Roslyn MacVicar, Pacific regional director-general of the Canada Border Services Agency, said in a statement Ms. Bowcock is doing well despite her serious injury.
“She is in stable condition and is expected to make a full recovery. Her mother and brothers are by her side,” she said.
She said Ms. Bowcock graduated from the CBSA college in July and was sent to the Pacific region that month.
“As a recent graduate, she has not yet completed the arming program training,” she said in reference to a course that qualifies officers to carry a Beretta 9 mm sidearm on the job.
According to the CBSA website: “The course trains officers on the safe use, handling, storage and transportation of the duty firearm as well as dealing with dangerous situations.” The goal of the program is to train all border officers in Canada to carry firearms by 2016, but only about half have taken it so far.
Ms. Bowcock previously worked as a communications operator and auxiliary officer with Ontario Provincial Police in Middlesex County.
Police say she was in her booth at the Peace Arch border crossing questioning a man who was driving a white van with Washington State licence plates when the man shot her, then himself.
RCMP have confirmed that the suspect was Andrew Michael Crews, 32, a U.S. resident.
“This investigation remains in the early stages and investigators are attempting to determine a motive. The current evidence clearly indicates that prior to taking his own life, Mr. Crews deliberately fired at the victim,” Superintendent Kevin Hackett, the RCMP officer in charge of the investigation, said in a statement. “There is no evidence, however, to suggest the victim was specifically targeted.”
KOMO News, in Seattle, Wash., reported that Mr. Crews had worked at the Lucky Boys tattoo parlour.

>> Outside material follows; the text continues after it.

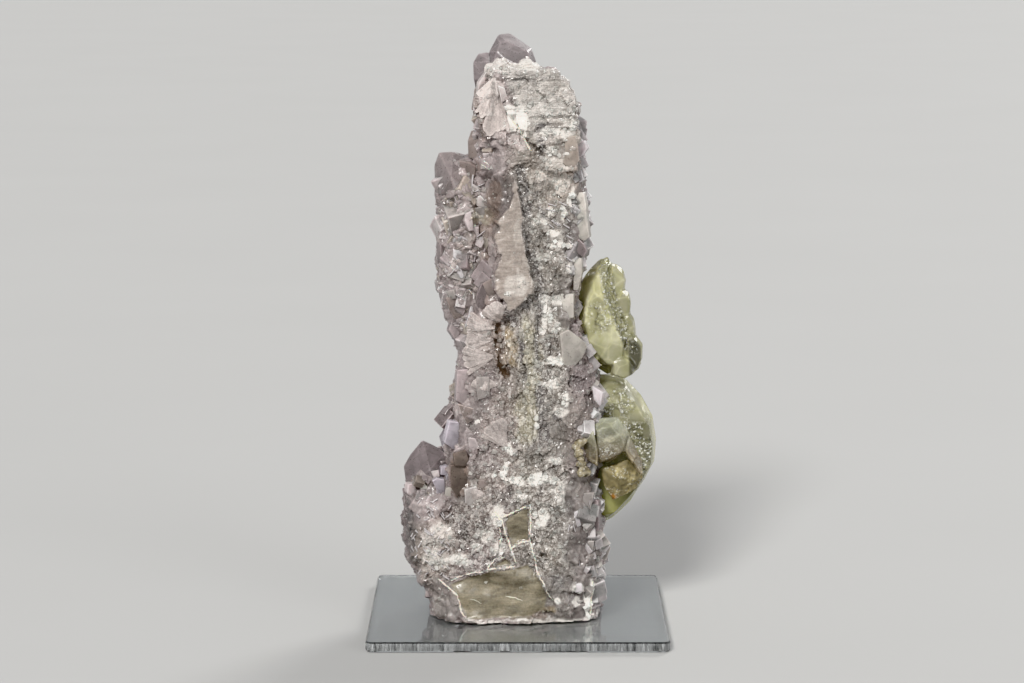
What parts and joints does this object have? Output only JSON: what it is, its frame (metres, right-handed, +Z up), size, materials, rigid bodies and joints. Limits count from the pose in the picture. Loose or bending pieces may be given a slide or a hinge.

“He’s nice, he’s just really down to earth,” tattoo client Courtnee Riggs told KOMO. “He seemed normal and happy and liked punk rock. It’s just crazy.”
The RCMP’s integrated homicide investigations team kept the busy border crossing south of Vancouver closed until late on Wednesday afternoon as they processed the crime scene.
On the U.S. side of the border, Immigration and Customs Enforcement, an investigative arm of the department of Homeland Security, is heading a probe.
Deputy Scott Wilson of the Kitsap County Sheriff’s office said investigators from his office staked out a home in Bremerton on Tuesday night at the request of ICE.
Deputy Wilson said police were told they were going to the address of the suspected shooter at the Canadian border, but he declined to give a name.
He said police approached with caution, “because we knew nothing about this residence ...we didn’t know what we were walking into. We don’t know if we’ve got associates of the individual, we got family members, [or if] the house is booby-trapped.”
Deputy Wilson said police confirmed the man had once lived at the house.
“We were able to talk to the occupants of the house and confirm, through other means as well, that the individual [named] by ICE was not at the house and had not been at the house for quite some time. Totally moved out. And they believe he had relocated to the Seattle area,” he said.
Andrew Munoz, a spokesman for ICE, declined to say whether investigators were able to trace the suspect further or ascertain a motive for the shooting.
Mr. Munoz said Homeland Security is working closely with the RCMP, and is “following up on leads in the U.S.”